- [Exercise prompt]: Word for word, restate the lines from the start of the data below through the line containing "anchor_edge_distance = 26.0".

- [Information supplied]:
━━━━━━

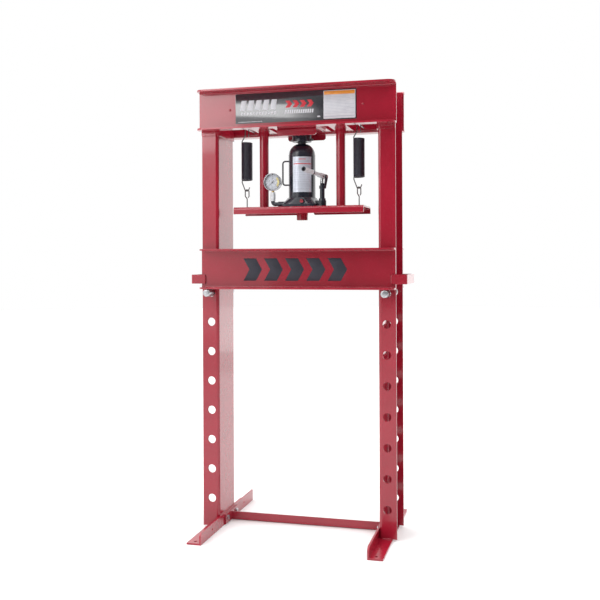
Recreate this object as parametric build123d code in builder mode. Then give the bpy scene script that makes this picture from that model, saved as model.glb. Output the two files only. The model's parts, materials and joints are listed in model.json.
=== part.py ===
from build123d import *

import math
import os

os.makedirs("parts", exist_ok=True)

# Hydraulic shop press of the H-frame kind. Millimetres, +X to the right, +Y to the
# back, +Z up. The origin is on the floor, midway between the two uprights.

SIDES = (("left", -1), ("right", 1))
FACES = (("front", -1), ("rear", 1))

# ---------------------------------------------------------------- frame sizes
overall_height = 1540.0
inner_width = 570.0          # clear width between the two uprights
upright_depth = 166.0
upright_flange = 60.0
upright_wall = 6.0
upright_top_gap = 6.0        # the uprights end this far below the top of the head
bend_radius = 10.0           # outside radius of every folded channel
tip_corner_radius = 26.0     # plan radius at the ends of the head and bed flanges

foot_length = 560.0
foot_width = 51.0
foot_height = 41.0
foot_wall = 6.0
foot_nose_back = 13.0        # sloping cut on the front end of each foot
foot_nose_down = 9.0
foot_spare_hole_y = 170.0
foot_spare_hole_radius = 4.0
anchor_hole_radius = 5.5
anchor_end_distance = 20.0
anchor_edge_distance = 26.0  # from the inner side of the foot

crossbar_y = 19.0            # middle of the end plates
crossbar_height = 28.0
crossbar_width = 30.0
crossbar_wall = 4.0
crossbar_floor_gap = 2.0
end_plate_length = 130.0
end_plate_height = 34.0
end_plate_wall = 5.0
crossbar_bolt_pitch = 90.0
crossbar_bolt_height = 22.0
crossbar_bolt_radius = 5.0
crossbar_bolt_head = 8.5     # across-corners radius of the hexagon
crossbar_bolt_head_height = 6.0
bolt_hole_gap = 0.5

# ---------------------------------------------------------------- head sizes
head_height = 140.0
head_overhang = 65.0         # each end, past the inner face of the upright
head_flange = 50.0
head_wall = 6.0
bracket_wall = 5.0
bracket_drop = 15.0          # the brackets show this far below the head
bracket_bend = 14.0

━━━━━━

- [Solution to the problem]:
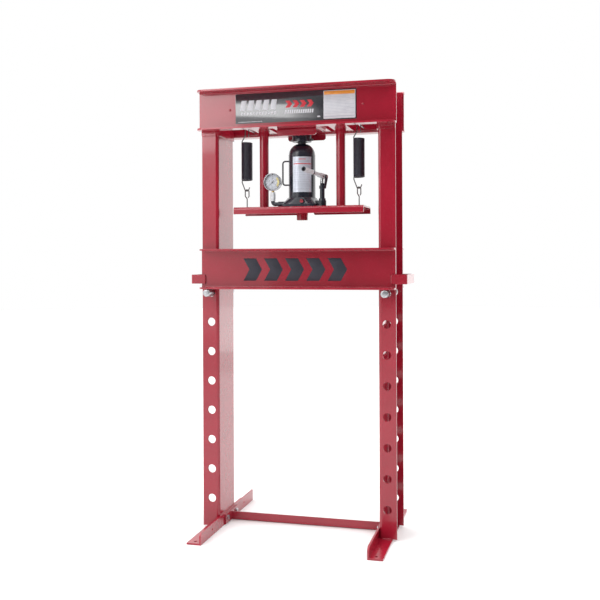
Recreate this object as parametric build123d code in builder mode. Then give the bpy scene script that makes this picture from that model, saved as model.glb. Output the two files only. The model's parts, materials and joints are listed in model.json.
=== part.py ===
from build123d import *

import math
import os

os.makedirs("parts", exist_ok=True)

# Hydraulic shop press of the H-frame kind. Millimetres, +X to the right, +Y to the
# back, +Z up. The origin is on the floor, midway between the two uprights.

SIDES = (("left", -1), ("right", 1))
FACES = (("front", -1), ("rear", 1))

# ---------------------------------------------------------------- frame sizes
overall_height = 1540.0
inner_width = 570.0          # clear width between the two uprights
upright_depth = 166.0
upright_flange = 60.0
upright_wall = 6.0
upright_top_gap = 6.0        # the uprights end this far below the top of the head
bend_radius = 10.0           # outside radius of every folded channel
tip_corner_radius = 26.0     # plan radius at the ends of the head and bed flanges

foot_length = 560.0
foot_width = 51.0
foot_height = 41.0
foot_wall = 6.0
foot_nose_back = 13.0        # sloping cut on the front end of each foot
foot_nose_down = 9.0
foot_spare_hole_y = 170.0
foot_spare_hole_radius = 4.0
anchor_hole_radius = 5.5
anchor_end_distance = 20.0
anchor_edge_distance = 26.0  # from the inner side of the foot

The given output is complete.